I start this article by giving a little history as to how Production and Purchase has now become Supply Chain Management. In 1960s the Production manager or in-charge used to take care of purchases and Inventory was a totally forgotten area. The concerned Production Manager for safety sake kept about 3 months’ inventory of local items and 6 to 12 months’ inventory was maintained for imported items.
In the early 1970s a formal shape was beginning to take place. Material planning for purchased items, Purchase, and Stores were headed by separate heads and reported to Works Manager or Production Manager. Here also inventory control was given II priority. In mid 1970s serious thought was given to Inventory control. Through ABC and other analysis some sort of control was given to inventory.
Purchase and Stores were handled by professionals and Material planning was kept separately and most of the Inventory control rested with them. The blame game started between Materials planning, Purchase, Stores and Production. A lot of paper work needed to be generated. This was resulting in loss of Production and organization as a whole was the sufferer. Source Development was with Purchase and not many new sources were identified.
In the late 1970s or very early 1980 all the four above materials: planning, purchase, stores, and source development came under one head called Materials Manager and each of the above in turn were held by an Assistant Manager or managers reporting to materials managers. This post depending upon the size of the organization went up to Executive Director (Materials) the other department personnel was called Human Resources (HR), Production and Marketing. They were made to concentrate on their own departments to perform efficiently.
Procurement, Sources Development and Inventory Control were taken care of by respective heads in materials department. Sometimes the materials manager or the materials chief was taking care of inventory control through a policy circulated to all concerned. In fact he was authorizing high or low inventory levels wherever required with valid reasons.
This left out the logistics for receiving materials in stores and dispatching finished products of the company from the finished goods store. The purchase was given the responsibility of all transport contracts in the company including dispatch of finished products. The responsibility of receipt side of logistics was given to receipt stores. However, the finished products are dispatched from finished goods stores under the responsibility of marketing or sales. This logistics management was also extended to Agencies, Distributors, and Large Retail stores(For FMCG) and under the responsibility or marketing and sales.
The concept of supply chain management and the method in which it has evolved is followed by an understanding of the various aspects of supply chain management and innovations that have occurred in the area.
A supply chain is a network of facilities and distribution options that perform the functions of procurement of materials, transformation of these materials into intermediate and finished products, and the distribution of these products to the customers.
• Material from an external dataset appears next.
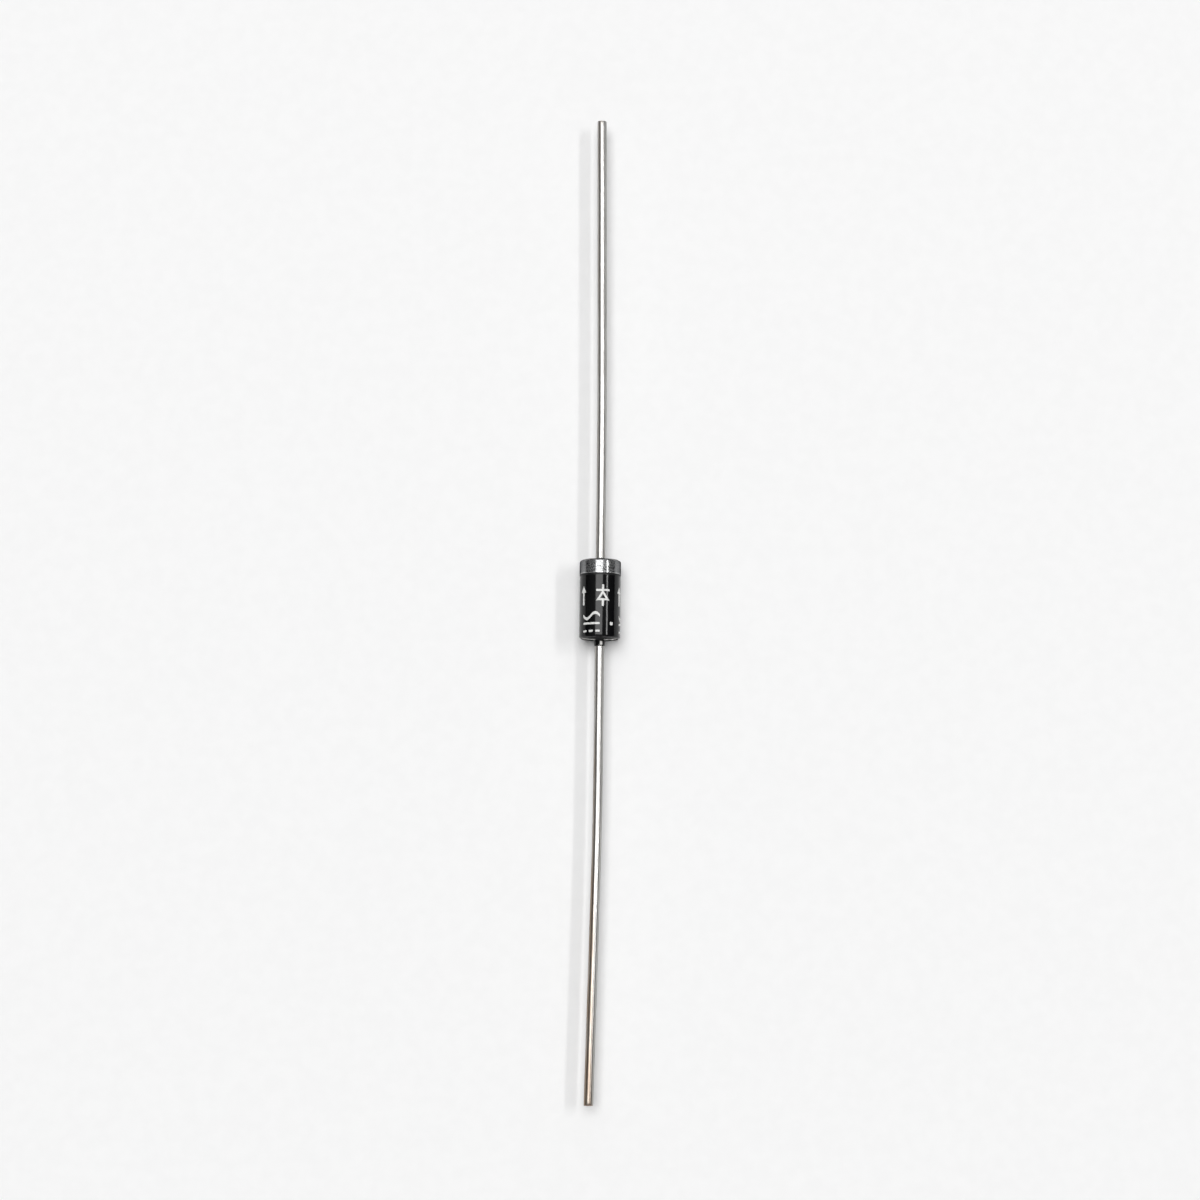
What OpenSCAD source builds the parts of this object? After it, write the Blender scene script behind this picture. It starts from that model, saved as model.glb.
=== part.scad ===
// Axial rectifier diode: a moulded black epoxy cylinder with a silver cathode band,
// white polarity marks and one tinned copper lead out of each end.
// Sizes are in millimetres. The wire axis lies along Y with the cathode at +Y, Z is up,
// and the origin is the middle of the moulded body.

/* [Moulded body] */
// Diameter of the moulded cylinder
body_d = 2.45; // [2.2:0.05:2.7]
// Length of the moulded cylinder between the rims of its end faces
body_len = 4.75; // [4.7:0.05:5.2]
// Radius of the rounded edge round each end face
edge_r = 0.16; // [0.06:0.02:0.3]
// Height by which each end face rises from its rim to the neck
end_rise = 0.05; // [0.01:0.01:0.15]
// Length of the short resin neck that climbs the cathode lead from its end face
cathode_neck_len = 0.1; // [0.06:0.01:0.6]
// Length of the resin neck that climbs the anode lead from its end face
anode_neck_len = 0.38; // [0.15:0.01:0.8]
// Thickness of the resin round the lead where the neck leaves the end face
neck_root_wall = 0.1; // [0.08:0.01:0.2]
// Thickness of the resin round the lead where the neck ends
neck_tip_wall = 0.03; // [0.02:0.01:0.07]

/* [Cathode band] */
// Width of the silver band along the body
band_w = 0.81; // [0.5:0.01:0.9]
// Bare rim left between the end face and the band
band_margin = 0.06; // [0.02:0.01:0.3]
// Thickness of the band's ink
band_ink = 0.02; // [0.015:0.001:0.03]

/* [Leads] */
// Diameter of the tinned copper wire
wire_d = 0.55; // [0.5:0.01:0.6]
// Length of each lead from the rim of the end face to its cut tip
lead_len = 27.5; // [25:0.5:30]
// Width of the broken edge round each cut tip
tip_break = 0.04; // [0.02:0.01:0.1]
// Straight run of the cathode lead, from the rim of the end face to its slight bend
cathode_run = 9; // [4:0.5:14]
// Straight run of the anode lead, from the rim of the end face to its slight bend
anode_run = 11; // [4:0.5:14]
// Drift of the cathode lead's free end towards -X, for each millimetre of wire
cathode_lean = 0.011; // [0.005:0.001:0.05]
// Drift of the anode lead's free end towards -X, for each millimetre of wire
anode_lean = 0.021; // [0.005:0.001:0.05]
// Height by which the worked wire stands proud round its bend
bend_swell = 0.004; // [0.003:0.001:0.008]
// Diameter of the nail head that is soldered to the die
head_d = 1.2; // [1.05:0.05:1.3]
// Thickness of the nail head
head_t = 0.3; // [0.22:0.02:0.4]
// Length of the cone that joins the nail head to the wire
head_cone = 0.14; // [0.06:0.02:0.24]
// Diameter of the bulge that locks the lead in the resin
lock_d = 0.8; // [0.7:0.02:0.95]
// Length of the locking bulge along the lead
lock_len = 0.36; // [0.24:0.02:0.5]
// Depth of the bulge's middle below the rim of the end face
lock_depth = 0.62; // [0.5:0.02:0.9]

/* [Junction] */
// Side of the square silicon die
die_side = 1.05; // [0.9:0.05:1.1]
// Thickness of the silicon die
die_t = 0.26; // [0.2:0.02:0.34]
// Diameter of each solder disc between the die and a nail head
solder_d = 0.9; // [0.7:0.02:1]
// Thickness of each solder disc
solder_t = 0.05; // [0.03:0.01:0.09]
// Diameter of the silicone bead that seals the junction
bead_d = 1.74; // [1.64:0.02:1.9]
// Length by which the bead covers the rim of each nail head
bead_cover = 0.2; // [0.12:0.01:0.22]
// Radius of the bead's rounded shoulders
bead_edge_r = 0.22; // [0.1:0.02:0.28]

/* [Polarity marks] */
// Width of every printed line
mark_line = 0.125; // [0.08:0.005:0.16]
// Thickness of the marks' ink
mark_ink = 0.02; // [0.015:0.001:0.03]
// Number of times that each mark repeats round the body
mark_repeats = 3; // [1:1:3]
// Gap along the body between the band and the first row of marks
band_gap = 0.73; // [0.3:0.01:0.85]
// Length of the diode symbol along the body
symbol_len = 1.3; // [1.1:0.05:1.4]
// Width of the diode symbol's triangle and bar
symbol_w = 0.82; // [0.6:0.02:1]
// Length of the diode symbol's triangle
triangle_len = 0.62; // [0.5:0.02:0.7]
// Length of the arrow that points to the band
arrow_len = 1.16; // [0.8:0.02:1.3]
// Width of the arrow's head
arrow_w = 0.42; // [0.3:0.02:0.6]
// Length of the arrow's head
arrow_head_len = 0.4; // [0.2:0.02:0.6]
// Gap along the body between the two rows of marks
row_gap = 0.33; // [0.2:0.01:0.4]
// Width of the current marks in the second row
current_w = 1.12; // [0.9:0.02:1.3]
// Height of the wave from trough to crest, between the middles of its line
wave_h = 0.36; // [0.2:0.02:0.44]
// Half the height of the wave's line, as a share of the width of every printed line
wave_line_share = 0.7; // [0.5:0.05:0.8]
// Distance from the wave to the long line, and from that line to the dashes
current_pitch = 0.46; // [0.36:0.02:0.5]
// Gap between two dashes of the dashed line
dash_gap = 0.16; // [0.1:0.02:0.2]
// Side of the square dot between two current marks
dot_side = 0.2; // [0.12:0.02:0.3]
// Turn of the first row round the body, from the top towards +X
first_row_turn = 8; // [-60:1:60]
// Turn of the second row round the body, from the top towards +X
second_row_turn = -26; // [-60:1:60]

/* [Hidden] */
$fn = 96;
body_r = body_d / 2;
body_half = body_len / 2;
wire_r = wire_d / 2;
neck_base = body_half + end_rise;
cathode_neck_end = neck_base + cathode_neck_len;
anode_neck_end = neck_base + anode_neck_len;
head_face = die_t / 2 + solder_t;
head_back = head_face + head_t;
lock_middle = body_half - lock_depth;
bend_r = wire_r + bend_swell;
bend_half = sqrt(bend_r * bend_r - wire_r * wire_r);
bead_len = 2 * (head_face + bead_cover);
wave_line_half = mark_line * wave_line_share;
band_top = body_half - band_margin;
band_foot = band_top - band_w;
first_row_middle = band_foot - band_gap - symbol_len / 2;
second_row_top = first_row_middle - symbol_len / 2 - row_gap;
wave_middle = second_row_top - mark_line / 2 - wave_h / 2;
long_line_middle = wave_middle - current_pitch;
dashes_middle = long_line_middle - current_pitch;
dash_count = 3;
dash_w = (current_w - (dash_count - 1) * dash_gap) / dash_count;
repeat_turn = 360 / mark_repeats;
wave_steps = 16;

// Turns a profile drawn as [radius, place along the wire] round the Y axis.
module turned() {
    rotate([-90, 0, 0]) rotate_extrude() children();
}

// Half section of a cylinder with rounded rims. Each end face rises to its middle.
module rounded_section(r, half, round_r, rise = 0) {
    polygon([
        [0, -half - rise], [r - round_r, -half], [r, -half + round_r],
        [r, half - round_r], [r - round_r, half], [0, half + rise]
    ]);
    for (side = [-1, 1])
        translate([r - round_r, side * (half - round_r)]) circle(r = round_r);
}

// Half section of the resin necks round both leads, joined through the body.
module neck_section() {
    root_r = wire_r + neck_root_wall;
    tip_r = wire_r + neck_tip_wall;
    polygon([
        [0, -anode_neck_end], [tip_r, -anode_neck_end], [root_r, -neck_base],
        [root_r, neck_base], [tip_r, cathode_neck_end], [0, cathode_neck_end]
    ]);
}

// Half section of the straight wire from the nail head to `end`, on the cathode side.
module lead_section(end) {
    polygon([
        [0, head_face], [head_d / 2, head_face], [head_d / 2, head_back],
        [wire_r, head_back + head_cone],
        [wire_r, lock_middle - lock_len / 2], [lock_d / 2, lock_middle],
        [wire_r, lock_middle + lock_len / 2], [wire_r, end], [0, end]
    ]);
}

// Half section of everything that the resin is moulded round.
module insert_section() {
    rounded_section(bead_d / 2, bead_len / 2, bead_edge_r);
    lead_section(cathode_neck_end + wire_d);
    mirror([0, 1]) lead_section(anode_neck_end + wire_d);
}

// Half section of the disc-shaped space that solder fills, on the cathode side.
module solder_section() {
    translate([0, die_t / 2]) square([solder_d / 2, solder_t]);
}

module epoxy_body() {
    color("#17171a") turned() difference() {
        union() {
            rounded_section(body_r, body_half, edge_r, end_rise);
            neck_section();
        }
        insert_section();
    }
}

module cathode_band() {
    color("#9d9ea0") turned() intersection() {
        difference() {
            rounded_section(body_r + band_ink, body_half + band_ink, edge_r + band_ink);
            rounded_section(body_r, body_half, edge_r);
        }
        translate([0, band_foot]) square([body_r + band_ink, band_w]);
    }
}

// Outline of a triangle that points to +Y, drawn with a line of the marks' width.
module triangle_outline(w, h) {
    slant = norm([w / 2, h]);
    inner_w = w * (h - mark_line) / h - 2 * mark_line * slant / h;
    inner_top = h / 2 - 2 * mark_line * slant / w;
    difference() {
        polygon([[-w / 2, -h / 2], [w / 2, -h / 2], [0, h / 2]]);
        polygon([
            [-inner_w / 2, mark_line - h / 2], [inner_w / 2, mark_line - h / 2], [0, inner_top]
        ]);
    }
}

// Schematic diode: triangle, cathode bar and a stem at each end.
module diode_symbol() {
    stem_len = (symbol_len - triangle_len + mark_line) / 2;
    triangle_outline(symbol_w, triangle_len);
    translate([0, triangle_len / 2]) square([symbol_w, mark_line], center = true);
    for (side = [-1, 1])
        translate([0, side * (symbol_len - stem_len) / 2])
            square([mark_line, stem_len], center = true);
}

module band_arrow() {
    shaft_len = arrow_len - arrow_head_len / 2;
    translate([-mark_line / 2, -arrow_len / 2]) square([mark_line, shaft_len]);
    translate([0, arrow_len / 2])
        polygon([[0, 0], [-arrow_w / 2, -arrow_head_len], [arrow_w / 2, -arrow_head_len]]);
}

// One full wave, as the line between two curves set apart by the line's width.
module wave_mark() {
    function wave(x) = wave_h / 2 * sin(360 * x / current_w);
    places = [for (i = [0:wave_steps]) current_w * (i / wave_steps - 0.5)];
    polygon(concat(
        [for (x = places) [x, wave(x) + wave_line_half]],
        [for (i = [wave_steps:-1:0]) [places[i], wave(places[i]) - wave_line_half]]
    ));
}

module long_line() {
    square([current_w, mark_line], center = true);
}

module dashed_line() {
    for (i = [0:dash_count - 1])
        translate([-current_w / 2 + i * (dash_w + dash_gap), -mark_line / 2])
            square([dash_w, mark_line]);
}

// Lays a flat mark on the body: `along` is its place on the wire axis, `turn` its angle.
module printed(along, turn) {
    for (i = [0:mark_repeats - 1])
        rotate([0, turn + i * repeat_turn, 0]) intersection() {
            linear_extrude(height = body_d) translate([0, along]) children();
            turned() translate([body_r, -body_half]) square([mark_ink, body_len]);
        }
}

module polarity_marks() {
    color("#f2f2ef") {
        printed(first_row_middle, first_row_turn) diode_symbol();
        printed(first_row_middle, first_row_turn + repeat_turn / 2) band_arrow();
        printed(wave_middle, second_row_turn) wave_mark();
        printed(long_line_middle, second_row_turn) long_line();
        printed(dashes_middle, second_row_turn) dashed_line();
        printed(long_line_middle, second_row_turn + repeat_turn / 2)
            square(dot_side, center = true);
    }
}

// A whole lead that leaves towards +Y. A ball joins its straight run to its leaning end.
module lead(run, lean) {
    free_len = lead_len - run;
    turned() lead_section(body_half + run - bend_half / 2);
    translate([0, body_half + run, 0]) {
        sphere(r = bend_r);
        rotate([0, 0, asin(lean)]) turned() polygon([
            [0, bend_half / 2], [wire_r, bend_half / 2], [wire_r, free_len - tip_break],
            [wire_r - tip_break, free_len], [0, free_len]
        ]);
    }
}

module cathode_lead() {
    color("#d3d1cb") lead(cathode_run, cathode_lean);
}

module anode_lead() {
    color("#d3d1cb") mirror([0, 1, 0]) lead(anode_run, anode_lean);
}

module silicon_die() {
    color("#5b6070") cube([die_side, die_t, die_side], center = true);
}

module cathode_solder() {
    color("#a9abad") turned() solder_section();
}

module anode_solder() {
    color("#a9abad") mirror([0, 1, 0]) turned() solder_section();
}

module junction_bead() {
    color("#e6e2da") difference() {
        turned() difference() {
            rounded_section(bead_d / 2, bead_len / 2, bead_edge_r);
            for (side = [0, 1]) mirror([0, side]) {
                lead_section(body_half);
                solder_section();
            }
        }
        silicon_die();
    }
}

epoxy_body();
cathode_band();
polarity_marks();
cathode_lead();
anode_lead();
silicon_die();
cathode_solder();
anode_solder();
junction_bead();
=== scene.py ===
"""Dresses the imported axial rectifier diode: moulded body, inks, tinned leads and the junction inside.

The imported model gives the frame. Sizes are written in millimetres and become metres in the meshes.
Every finished piece lies in the frame's own place: the wire axis along Y, the cathode at +Y.
"""

from __future__ import annotations

import itertools
import logging
import math
from collections.abc import Sequence
from dataclasses import dataclass
from enum import Enum
from functools import partial, reduce

import bmesh
import bpy
from mathutils import Matrix, Vector, noise
from mathutils.geometry import delaunay_2d_cdt

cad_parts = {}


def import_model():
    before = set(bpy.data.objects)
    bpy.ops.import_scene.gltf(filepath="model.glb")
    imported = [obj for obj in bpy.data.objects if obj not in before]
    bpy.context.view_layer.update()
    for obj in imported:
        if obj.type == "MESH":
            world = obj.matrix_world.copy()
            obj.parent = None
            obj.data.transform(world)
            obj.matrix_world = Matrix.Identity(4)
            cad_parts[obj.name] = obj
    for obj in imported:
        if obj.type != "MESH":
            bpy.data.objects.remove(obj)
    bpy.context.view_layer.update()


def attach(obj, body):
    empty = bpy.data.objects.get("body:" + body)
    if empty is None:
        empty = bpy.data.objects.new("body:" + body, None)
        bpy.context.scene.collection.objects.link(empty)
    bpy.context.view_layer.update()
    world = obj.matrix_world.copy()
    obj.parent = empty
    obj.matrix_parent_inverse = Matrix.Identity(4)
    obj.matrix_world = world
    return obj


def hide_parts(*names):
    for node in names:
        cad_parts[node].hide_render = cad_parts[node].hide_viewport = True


LOG = logging.getLogger("axial_diode")
MM = 0.001
TAU = 2 * math.pi
BODY = "root"
SHARP_ANGLE = math.radians(38)
SEAM_REACH = 2e-8  # points nearer than this, in metres, are one point
NOISE_CREST = 0.62  # the smooth noise seldom rises above this
FLASH_LEVEL = 0.4  # height of the mould's flash above the wire axis

Colour = tuple[float, float, float]
Point = tuple[float, float]
Span = tuple[float, float]
Flat = list[Point]
Socket = bpy.types.NodeSocket


class End(Enum):
    """The two ends of the wire axis."""

    CATHODE = 1
    ANODE = -1


# ---------------------------------------------------------------- node trees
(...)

The process from the initial raw materials to the ultimate consumption of the finished product linking across supplier user companies and the functions within and outside a company that enables the value chain to make products and provide services to the customer.
Over the past few years, the scenario has become even more complex. The opening up of global borders and the easing of trade barriers has encouraged retailers to source from competitive markets. While this is advantageous to the retailer, inability to control the costs involved in transportation warehousing and the shipping of material to the end consumer will affect the profitability of the business. The last two decades have seen the rise of a large number of operational and quality management and control initiatives like JIT (Just in Time), TQM (Total Quality Management ) , ZI (Zero Inventory), ECR (Efficient Consumer Response) and VMI (Vendor Managed Inventory). All these have now been integrated within the domain of the Supply chain management process.
From the above mentioned definitions one can summarize that the objectives of supply chain management are to ensure the right product reaches the right place at the right time and importantly, for the right price and profit for the retailer as is illustrated below:
2) Right Place
3) Right Time
4) Price & Profit.
The right product, at the right place at the right time, at the right price and of course in the right quantity is the mantra of modern retail.
The department store in all probability has at least a hundred suppliers. Some of these could be manufacturers, some of them agents and others distributors. The challenge of managing a continuous supply of goods from all these different entities is the challenge of managing the supply chain.
I will conclude this article with an example. If the sales turnover of the company is say Rs 2000 crores a reduction of 2 per cent of goods in supply chain management will add Rs 40 crores to the bottom-line of the company.